TL;DR, we're chemical reactions wearing clothing.
Let's suppose you're right. If so, do you see how removing the chemicals might be a problem?
I gave the analogy a couple pages ago: drawing a picture of the relationships involved in an explosion does not result in an explosion. Draw a picture of the molecules that compose gunpowder and draw a picture of a blowtorch...that picture will fail to create an explosion.
Even if you assume that consciousness is a result of physical processes, it's still quite a leap of faith to assume that "uploading" in the sense of creating a software copy of your brain's neural network would also result in consciousness.
Your metaphor would be apt if we were saying that an uploaded consciousness
was a fleshy brain doing what it does, but we're arguing that having a simulation would give rise to the same emergent phenomena as our wetware stuff, which is an important distinction. I doubt anyone would argue that a program on a computer was literally a brain made of water and protein.
I think a better metaphor would be writing an algorithm on paper line-for-line then transferring it to code. To make it more closely bound to the current debate, let us say that transcribing it to code requires us to erase the algorithm on the paper.
We can execute the code on our wetware (well, we could before we transcribed it)- just walk through, again step-by-step, and keep a tally of each variable at each step. We can also run the code on the computer. I would argue that the two algorithms are functionally identical.
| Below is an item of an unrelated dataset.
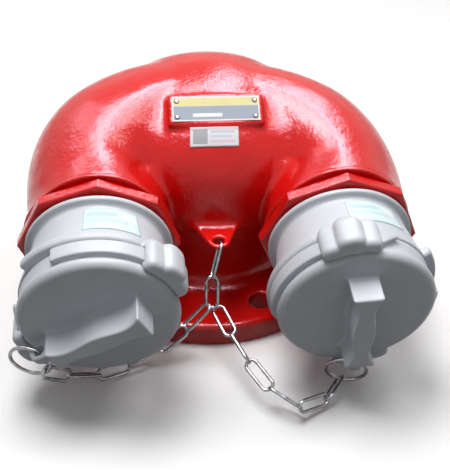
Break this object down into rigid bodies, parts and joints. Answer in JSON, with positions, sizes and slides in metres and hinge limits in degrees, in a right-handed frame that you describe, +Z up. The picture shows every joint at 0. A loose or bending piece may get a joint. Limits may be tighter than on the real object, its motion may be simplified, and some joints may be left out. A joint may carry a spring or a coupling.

That is, if they were given the same inputs, that they'd give the same conclusion, including whatever phenomena arise out of the code we've written, such as bugs leading to variables going out of bounds, or a bug causing the whole thing to enter into an infinite loop.
Yes, the code on the computer isn't the
same as it was on paper- it's just hard ones and zeroes, after all, compared to the elegance of letter and number - but it acts the same in practice.